Besides editing out certain embarrassments, as do all translators of any scriptures across every religion on Earth, the Masoretes gave their texts pointing for vowels and diacritical marking to guide pronunciation.  In a sign that their separation from Rabbanate Judaism cam later than is often claimed, in order to prevent a reader from accidentally pronouncing “The Name” when called up to read, the Masoretes substituted the vowels for the word ‘Adonai’, the Hebrew equivalent of ‘Kyrios’, or ‘Lord’.

Today, most devout Jews used ‘Adonai’, literally ‘my Lords’ but signifying ‘my Lord’, or ‘Ha-Shem’, literally ‘The Name’.

One of the times I endured enforced chapel at the mission by reading through the Bible rather than suffering through actually listening to whoever was ranting from the pulpit at the time, I came across the following: “And it shall be at that day, saith Yahuweh, that thou shalt call me Ishi; and shalt call me no more Baali”. 

This rather interesting verse is found at Hosea 2:6.  I say “interesting” because although the first literally translates as ‘my Beloved’, most mistranslate it as ‘my husband’, counterposed against the translation of Baali as ‘my Lord’ (more literally, ‘my Master’).  In fact, both were modes of address of a wife to a husband, the two different modes of address signifying relationships of widely differing intimacy.

Besides the rather interesting indication that Israelites may have at one time referred to their national deity as “Baal Yahuweh”, that brings up this question: if their God told the Jews to call him “Beloved” instead of “Lord”, why don’t they?  Why don’t Christians or Muslims?

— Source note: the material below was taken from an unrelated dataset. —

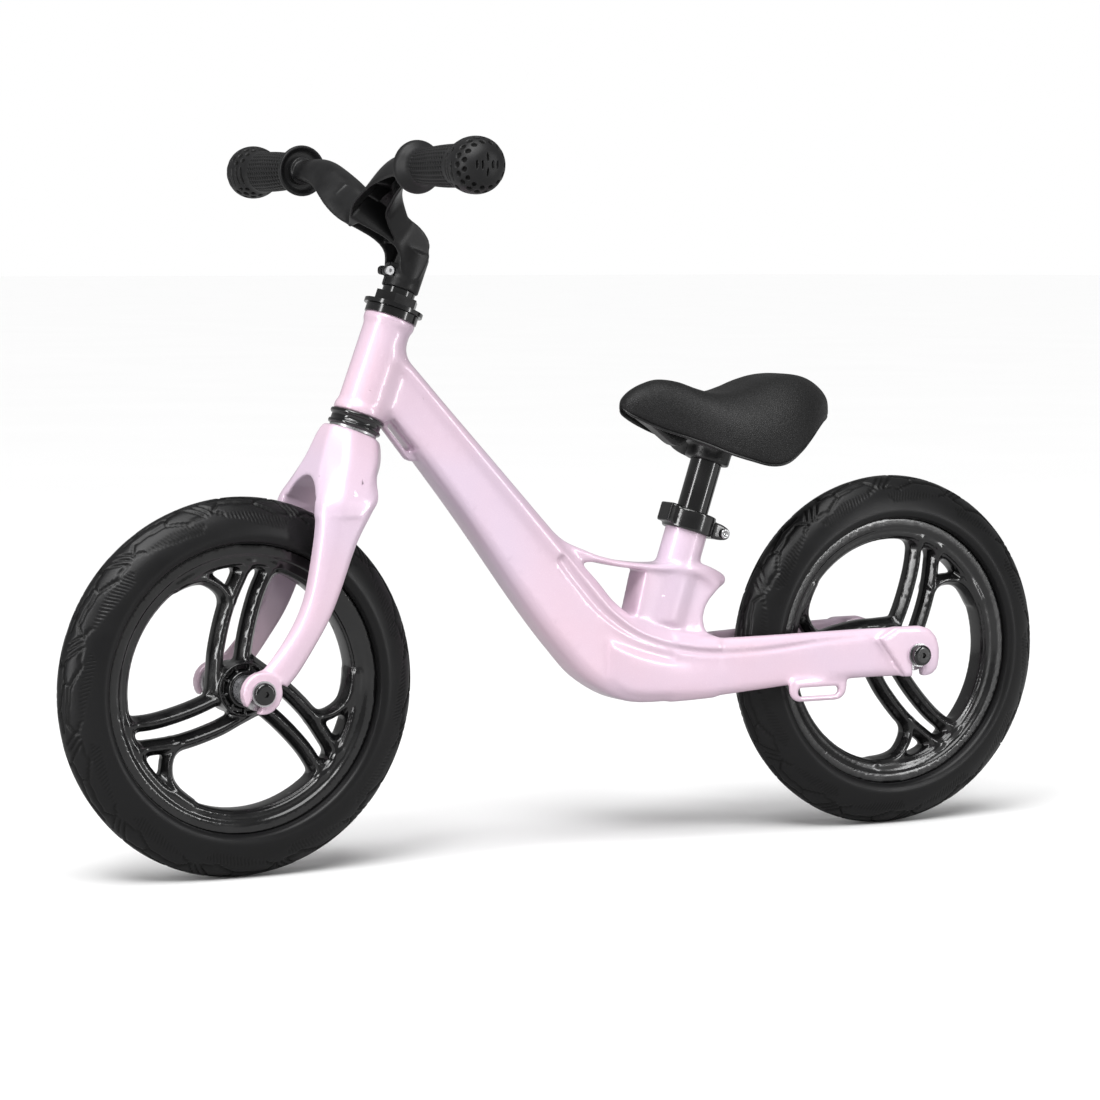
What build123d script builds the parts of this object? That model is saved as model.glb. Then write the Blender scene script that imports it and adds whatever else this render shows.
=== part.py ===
from build123d import *
from math import cos, radians, sin
import os

os.makedirs("parts", exist_ok=True)

# Balance bike, in millimetres. +X points forward, +Y to the rider's left, +Z up.
# The origin is on the ground, half way between the two axles.

# ---- driving dimensions -------------------------------------------------
wheelbase = 579.2
tyre_radius = 143.0
head_angle = 20.4                # steering axis, degrees back from vertical
head_low = (189.1, 344.8)        # lower end of the head tube, (x, z)
head_length = 77.7
seat_angle = 18.3                # seat post, degrees back from vertical
seat_top = (-104.4, 260.0)       # top of the seat tube on its axis, (x, z)
gap = 0.3                        # room between parts that turn past each other
play = 0.05                      # radial play of a running or sliding fit

# wheels
tyre_half = 21.9                 # widest point of the tyre
bead_radius = 108.9              # where the tyre meets the rim's edge
rim_base = 103.0                 # bottom of the tyre's seat in the rim
rim_half = 14.0
flange_wall = 2.6                # side wall of the tyre's seat
spoke_ridge = 9.5                # half height of a spoke, across the wheel
spoke_half = 6.0                 # half width of a spoke in the wheel's plane
hub_radius = 20.0
hub_half = 17.0
hub_bore = 8.0
bearing_outer = 11.0
bearing_width = 7.0
axle_radius = 5.0
front_spoke_turn = 92.4          # outer end of the braced arm, degrees from +X
rear_spoke_turn = 0.7

# dropouts and axle ends, distances from the middle of the bike
drop_thick = 8.0
drop_slot = 10.6                 # width of the open slot that the axle sits in
front_drop_out = 48.0
rear_drop_out = 50.0
front_cap_end = 52.8
rear_cap_end = 57.3
cap_radius = 8.4
washer_radius = 9.6
spacer_radius = 13.6
hex_key = 5.0

# headset: heights are measured up the steering axis from the head tube's lower end
steerer_radius = 12.7
head_radius = 18.5
head_bore = 15.0
cup_radius = 20.4
cup_skirt = 8.0
low_cup_height = 11.4
up_cup_height = 6.2
race_radius = 17.0               # bearing seat in each cup
crown_height = -13.4
washer_low = 84.4
dust_washer_radius = 23.0
nut_low = 87.4
nut_high = 95.4
nut_across = 31.0
collar_high = 100.0
stem_low = 100.2
stem_high = 150.0
stem_radius = 14.4
stem_bolt_radius = 2.0
steerer_top = 138.0
neck_radius = 11.1                # of the steerer inside the clamp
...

This is not about the actual name of an actual deity, but rather about the correct pronunciation of the name given to a particular deity, the deity of the Tanakh.  If there were/is an actual One True God beyond the (currently) 13.8 billion year old, 213 duovingintillion cubic kilometer spacetime of the (current) Cosmos, the actual name would probably be beyond human pronunciation.  Of course, it could also be something as simple as “Fred”, or, as the CW show Supernatural suggested, “Chuck”.